Repeat, exactly as written, every line from the one holding "obj.parent = empty" through the one holding "imported = [obj". Leave out all other lines.

»»

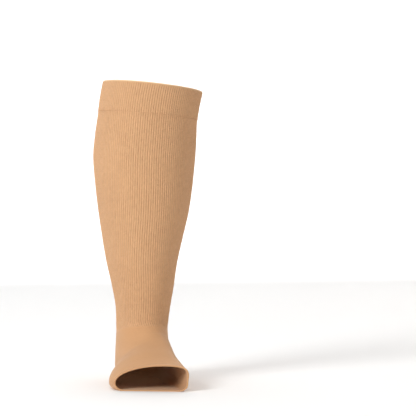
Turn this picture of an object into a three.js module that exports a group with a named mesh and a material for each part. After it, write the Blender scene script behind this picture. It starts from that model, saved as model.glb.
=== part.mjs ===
// A below-knee compression stocking for a right leg, open at the toe, as it stands when worn.
// Millimetres, +Z up, toes towards -Y, big-toe side towards +X.
// The origin is the centre of the top opening, where the leg carries the stocking.

import * as THREE from "three";
import { mergeVertices } from "three/addons/utils/BufferGeometryUtils.js";

// Sizes of the whole stocking
const TOP_HEIGHT = 384; // floor to the centre of the top opening
const TOP_RISE_FRONT = 0.068; // the top edge climbs this much for each millimetre forwards
const TOP_DROP_INSIDE = 0.12; // and falls this much for each millimetre towards the big-toe side
const TOP_TILT_REACH = 220; // the tilt of the top edge has died out this far below it

// Sizes of the pieces
const BAND_HEIGHT = 40; // the doubled band at the top
const TOE_HEM = 6; // the hem round the toe opening
const SEAM_GAP = 0.4; // pieces stop about this far apart where they are joined
const LEG_WALL = 1.4; // single ribbed knit, over the crests of its ribs
const FOOT_WALL = 1.2; // single plain knit
const BAND_WALL = 2.2; // knit turned double
const TOE_WALL = 1.8;
const BAND_PROUD = 0.4; // how far the doubled band stands out from the leg
const TOE_PROUD = 0.3;
const ANKLE_SEAM_HEIGHT = 74; // height of the front of the join between leg and foot

// Ribs of the leg and of the top band. They keep their distance from calf to ankle, so fewer and
// fewer of them fit, and they run out at the seam down the back.
const RIB_APART = 3;
const RIB_RAISED = 0.4; // from the valleys to the crests
const SEAM_ROOM = 1.2; // ribs stop this far from the seam

// Number of facets
const AROUND = 48; // round a plain face
const LEG_ROWS = 15;
const FOOT_ROWS = 22;
const BAND_ROWS = 3;
const TOE_ROWS = 2;

// Sections from the top edge to the toe opening. Each one is a ring through a front point and a
// back point, which lie over the foot and under it once the rings have turned round the instep.
// frontY, frontUp, backY, backUp: where those two points lie, with heights from the floor.
// middle, half: centre and half width, towards the big toe and away from it.
// widest: where between front and back the ring is at its widest, 0 at the front and 1 at the back.
// crest: how far the front point lies to the big-toe side of the middle.
// square: 2 is an ellipse, more is squarer. slant: degrees that the ring turns with the toe line.
const COLUMNS = [
  "frontY", "frontUp", "backY", "backUp", "middle", "half", "widest", "crest", "square", "slant",
];
const SECTIONS = [
  [-62, 384, 62, 384, 0, 64.5, 0.5, 0, 2.05, 0], // top edge
  [-63, 364, 65, 364, -4, 64.3, 0.5, 0, 2.05, 0], // top band
  [-62, 344, 69, 344, -6.5, 64.3, 0.5, 0, 2.05, 0], // foot of the top band
  [-59, 314, 75, 314, -8.5, 66, 0.52, 0, 2.05, 0], // upper calf
  [-57, 288, 78, 288, -10, 66.2, 0.53, 0, 2.05, 0], // widest calf
  [-53, 254, 76, 254, -10.3, 63.2, 0.53, 0, 2.05, 0], // calf
  [-49, 222, 71, 222, -10.8, 59, 0.53, 0, 2.05, 0], // lower calf
  [-45, 190, 65, 190, -12.2, 53, 0.53, 0, 2.05, 0], // foot of the calf
  [-40, 156, 60, 156, -13, 46.2, 0.54, 0, 2.05, 0], // shin
  [-35, 124, 56, 124, -11.7, 40.2, 0.54, 0, 2.05, 0], // lower shin
  [-31, 98, 54, 96, -11.6, 35.5, 0.54, 0, 2.05, 0], // ankle
  [-31, 82, 56, 70, -12.3, 33.8, 0.56, 0, 2.1, 0], // below the ankle
  [-35, 71, 61, 46, -12.5, 33.5, 0.58, 4, 2.1, 0], // top of the heel
  [-40, 65, 65, 24, -13, 33.5, 0.6, 9, 2.2, 0], // back of the heel
  [-46, 60.5, 58, 5, -13.5, 34, 0.62, 12, 2.3, 0], // turn of the heel
  [-54, 56, 36, -4, -14.5, 34.5, 0.64, 14, 2.4, 0], // under the heel
  [-64, 51, 2, -4, -17, 37, 0.68, 15, 2.5, 1], // arch
  [-76, 46, -34, -4, -20, 41.5, 0.7, 16, 2.5, 4], // instep
  [-90, 40, -66, -6, -20.5, 45.3, 0.67, 17, 2.5, 8], // back of the ball
  [-102, 36, -90, -6, -19.5, 46.2, 0.64, 17, 2.5, 12], // ball
  [-113, 33, -110, -4, -17.3, 44.8, 0.62, 17, 2.45, 15], // toe opening
];

const row = (values) => Object.fromEntries(COLUMNS.map((name, i) => [name, values[i]]));
const sections = SECTIONS.map(row);
const centreOf = (s) => [(s.frontY + s.backY) / 2, (s.frontUp + s.backUp) / 2];

// Distance down the leg and along the foot, from ring centre to ring centre
const stations = sections.map(() => 0);
for (let i = 1; i < sections.length; i++) {
  const [y0, up0] = centreOf(sections[i - 1]);
  const [y1, up1] = centreOf(sections[i]);
  stations[i] = stations[i - 1] + Math.hypot(y1 - y0, up1 - up0);
}
const LENGTH = stations.at(-1);

// One column's slope at a row, from the rows on both sides of it
function slopeAt(name, i) {
  const a = Math.max(i - 1, 0);
  const b = Math.min(i + 1, sections.length - 1);
  return (sections[b][name] - sections[a][name]) / (stations[b] - stations[a]);
}

// The section at any distance along the stocking, on a smooth curve through the rows
function sectionAt(distance) {
  const d = THREE.MathUtils.clamp(distance, 0, LENGTH);
  let i = 0;
  while (i < stations.length - 2 && stations[i + 1] < d) i++;
  const span = stations[i + 1] - stations[i];
  const t = (d - stations[i]) / span;
  const [h00, h10] = [(1 + 2 * t) * (1 - t) ** 2, t * (1 - t) ** 2];
  const [h01, h11] = [t * t * (3 - 2 * t), t * t * (t - 1)];
  const value = (name) =>
    h00 * sections[i][name] +
    h10 * span * slopeAt(name, i) +
    h01 * sections[i + 1][name] +
    h11 * span * slopeAt(name, i + 1);
  return Object.fromEntries(COLUMNS.map((name) => [name, value(name)]));
}

const power = (value, exponent) => Math.sign(value) * Math.abs(value) ** exponent;
const CREST_CURVE = 2; // how quickly a ring leans over as it nears the crest

// A point of the cloth's outer face: distance along the stocking, and an angle that is 0 on the
// big-toe side, a quarter turn at the back and three quarters at the front
function surfacePoint(distance, angle) {
  const s = sectionAt(distance);
  const across = power(Math.cos(angle), 2 / s.square);
  const along = power(Math.sin(angle), 2 / s.square);
  const share = s.widest + along * (along > 0 ? 1 - s.widest : s.widest);
  const lean = along < 0 ? s.crest * Math.abs(along) ** CREST_CURVE : 0;
  const x = s.middle + s.half * across + lean;
  const y =
    s.frontY +
    (s.backY - s.frontY) * share -
    Math.tan(THREE.MathUtils.degToRad(s.slant)) * (x - s.middle);
  const up = Math.max(s.frontUp + (s.backUp - s.frontUp) * share, 0);
  const fade = Math.max(0, 1 - distance / TOP_TILT_REACH);
  const tilt = fade * (-TOP_RISE_FRONT * y - TOP_DROP_INSIDE * x);
  return new THREE.Vector3(x, y, up + tilt - TOP_HEIGHT);
}

// The direction straight out of the cloth at such a point
const STEP = 0.5;
const TURN = 0.02;
function outward(distance, angle) {
  const down = Math.min(distance + STEP, LENGTH);
  const upper = Math.max(distance - STEP, 0);
  const alongCloth = surfacePoint(down, angle).sub(surfacePoint(upper, angle));
  const roundCloth = surfacePoint(distance, angle + TURN).sub(surfacePoint(distance, angle - TURN));
  return alongCloth.cross(roundCloth).normalize();
}

// The cloth's face at a given distance in or out from the outer face, never below the floor
function clothPoint(distance, angle, offset) {
  const p = surfacePoint(distance, angle).addScaledVector(outward(distance, angle), offset);
  const lowest = -TOP_HEIGHT + Math.max(-offset, 0);
  p.z = Math.max(p.z, lowest);
  return p;
}

// Even steps between two distances, both ends included
const steps = (from, to, count) =>
  Array.from({ length: count + 1 }, (_, i) => from + ((to - from) * i) / count);

// Lengths of cloth round the outer face, from the back past the outer side and the front to the
// back again, at even steps of the angle
const BACK = Math.PI / 2;
const FINE = AROUND * 10;
const angleOf = (step) => BACK + (step / FINE) * 2 * Math.PI;
function lengthsRound(distance) {
  const points = steps(0, FINE, FINE).map((step) => surfacePoint(distance, angleOf(step)));
  const lengths = [0];
  for (let k = 1; k <= FINE; k++) {
    lengths.push(lengths[k - 1] + points[k].distanceTo(points[k - 1]));
  }
  return lengths;
}

// The angle where a length from the back ends
function angleAfter(length, lengths) {
  let k = 0;
  while (k < FINE - 1 && lengths[k + 1] < length) k++;
  return angleOf(k + (length - lengths[k]) / (lengths[k + 1] - lengths[k]));
}

// A ring of the cloth with an even face, as its points and their angles
function plainRing(distance, offset) {
  const angles = steps(0, FINE, AROUND).map(angleOf);
  const points = angles.slice(0, -1).map((angle) => clothPoint(distance, angle, offset));
  return { points, angles };
}

// A ring with ribs, which are counted from the front. fromFront is each point's length from there.
function ribbedRing(distance, offset) {
  const lengths = lengthsRound(distance);
  const whole = lengths.at(-1);
  const front = lengths[FINE / 2];
  const half = RIB_APART / 2;
  const first = Math.ceil((SEAM_ROOM - front) / half);
  const last = Math.floor((whole - front - SEAM_ROOM) / half);
  const fromFront = [-front, ...steps(first * half, last * half, last - first), whole - front];
  const angles = fromFront.map((length) => angleAfter(front + length, lengths));
  const points = angles.slice(0, -1).map((angle, k) => {
    const onCrest = k > 0 && (first + k - 1) % 2 === 0;
    return clothPoint(distance, angle, onCrest ? offset : offset - RIB_RAISED);
  });
  return { points, angles, fromFront };
}

// Triangles between two rings, which may have different numbers of points
function joinRings(upper, lower, indices) {
  const scale = upper.fromFront && lower.fromFront ? "fromFront" : "angles";
  const [above, below] = [upper[scale], lower[scale]];
  const vertex = (ring, k) => ring.start + (k % ring.points.length);
  let i = 0;
  let j = 0;
  while (i < upper.points.length || j < lower.points.length) {
    const lowerDone = j === lower.points.length;
    const upperFirst = above[i] + above[i + 1] <= below[j] + below[j + 1];
    if (i < upper.points.length && (lowerDone || upperFirst)) {
      indices.push(vertex(upper, i), vertex(lower, j), vertex(upper, i + 1));
      i++;
    } else {
      indices.push(vertex(upper, i), vertex(lower, j), vertex(lower, j + 1));
      j++;
    }
  }
}

// A closed tube of cloth from a loop of rings: down the outer face and back up the inner one
function clothTube(rings) {
  const positions = [];
  const indices = [];
  rings.forEach((ring) => {
    ring.start = positions.length / 3;
    ring.points.forEach((p) => positions.push(p.x, p.y, p.z));
  });
  rings.forEach((ring, i) => joinRings(ring, rings[(i + 1) % rings.length], indices));
  const geometry = new THREE.BufferGeometry();
  geometry.setAttribute("position", new THREE.Float32BufferAttribute(positions, 3));
  geometry.setIndex(indices);
  const merged = mergeVertices(geometry, 1e-4);
  merged.computeVertexNormals();
  return merged;
}

// A wall between two distances, with plain or ribbed rings on its outer face
function wallRings(from, to, wall, proud, count, outerRing) {
  const down = steps(from, to, count);
  return [
    ...down.map((d) => outerRing(d, proud)),
    ...down.toReversed().map((d) => plainRing(d, proud - wall)),
  ];
}

// The same wall with its turned edge rounded, at the start or at the end
function turnedRings(from, to, wall, proud, count, outerRing, roundAt) {
  const round = wall / 3;
  const atStart = roundAt === "start";
  const edge = atStart ? from : to;
  const rings = wallRings(
    atStart ? from + round : from,
    atStart ? to : to - round,
    wall,
    proud,
    count,
    outerRing,
  );
  const outerLip = plainRing(edge, proud - wall * 0.3);
  const innerLip = plainRing(edge, proud - wall * 0.7);
  if (atStart) return [...rings, innerLip, outerLip];
  return [...rings.slice(0, count + 1), outerLip, innerLip, ...rings.slice(count + 1)];
}

const cloth = (color) => new THREE.MeshStandardMaterial({ color, roughness: 0.9, metalness: 0 });

function piece(name, rings, color) {
  const mesh = new THREE.Mesh(clothTube(rings), cloth(color));
  mesh.name = name;
  return mesh;
}

// Where each piece ends, as distances along the stocking
const bandEnd = BAND_HEIGHT;
const toeStart = LENGTH - TOE_HEM;
let ankleSeam = bandEnd;
while (sectionAt(ankleSeam).frontUp > ANKLE_SEAM_HEIGHT) ankleSeam += 1;

const bandRings = turnedRings(0, bandEnd, BAND_WALL, BAND_PROUD, BAND_ROWS, ribbedRing, "start");
const legRings = wallRings(bandEnd + SEAM_GAP, ankleSeam, LEG_WALL, 0, LEG_ROWS, ribbedRing);
const footRings = wallRings(ankleSeam + SEAM_GAP, toeStart, FOOT_WALL, 0, FOOT_ROWS, plainRing);
const toeRings = turnedRings(
  toeStart + SEAM_GAP,
  LENGTH,
  TOE_WALL,
  TOE_PROUD,
  TOE_ROWS,
  plainRing,
  "end",
);

const stocking = new THREE.Group();
stocking.add(
  piece("top_band", bandRings, 0xd9ab7e),
  piece("leg", legRings, 0xd4a277),
  piece("foot", footRings, 0xcf9d72),
  piece("toe_band", toeRings, 0xd9ab7e),
);

export default stocking;
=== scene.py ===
# %% [markdown]
# A below-knee compression stocking, knitted in Blender round its fixed solids.
# The solids say where the cloth lies. This file gives the cloth its ribs, seam, hems and yarn.
# Lengths are in metres. +Z is up, -Y is towards the toes, +X is the big-toe side, and the origin
# is the centre of the top opening.

# %% Load the fixed solids
import math

import bpy
import numpy as np
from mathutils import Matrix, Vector


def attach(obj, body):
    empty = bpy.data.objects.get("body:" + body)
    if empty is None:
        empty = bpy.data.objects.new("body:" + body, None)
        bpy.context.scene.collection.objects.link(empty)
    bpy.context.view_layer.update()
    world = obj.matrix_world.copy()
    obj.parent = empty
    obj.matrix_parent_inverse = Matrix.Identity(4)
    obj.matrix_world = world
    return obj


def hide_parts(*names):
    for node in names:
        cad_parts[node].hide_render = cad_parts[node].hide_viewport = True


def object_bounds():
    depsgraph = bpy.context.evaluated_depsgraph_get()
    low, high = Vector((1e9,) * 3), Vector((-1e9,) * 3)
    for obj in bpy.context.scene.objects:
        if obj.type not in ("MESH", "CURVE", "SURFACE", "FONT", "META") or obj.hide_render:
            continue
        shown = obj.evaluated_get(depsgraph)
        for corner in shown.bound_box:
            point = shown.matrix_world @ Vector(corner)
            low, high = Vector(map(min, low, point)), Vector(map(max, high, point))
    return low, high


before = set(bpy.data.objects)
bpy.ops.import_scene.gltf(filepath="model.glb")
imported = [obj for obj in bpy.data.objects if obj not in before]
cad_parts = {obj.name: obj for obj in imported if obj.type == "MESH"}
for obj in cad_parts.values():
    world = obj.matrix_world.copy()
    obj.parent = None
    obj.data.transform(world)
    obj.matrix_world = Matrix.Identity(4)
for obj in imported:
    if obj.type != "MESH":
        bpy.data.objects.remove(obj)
solid_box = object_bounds()
MM = 0.001
FLOOR = solid_box[0][2]
print("solid box", [[round(v, 4) for v in corner] for corner in solid_box])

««

**Output below**:
    obj.parent = empty
    obj.matrix_parent_inverse = Matrix.Identity(4)
    obj.matrix_world = world
    return obj


def hide_parts(*names):
    for node in names:
        cad_parts[node].hide_render = cad_parts[node].hide_viewport = True


def object_bounds():
    depsgraph = bpy.context.evaluated_depsgraph_get()
    low, high = Vector((1e9,) * 3), Vector((-1e9,) * 3)
    for obj in bpy.context.scene.objects:
        if obj.type not in ("MESH", "CURVE", "SURFACE", "FONT", "META") or obj.hide_render:
            continue
        shown = obj.evaluated_get(depsgraph)
        for corner in shown.bound_box:
            point = shown.matrix_world @ Vector(corner)
            low, high = Vector(map(min, low, point)), Vector(map(max, high, point))
    return low, high


before = set(bpy.data.objects)
bpy.ops.import_scene.gltf(filepath="model.glb")
imported = [obj for obj in bpy.data.objects if obj not in before]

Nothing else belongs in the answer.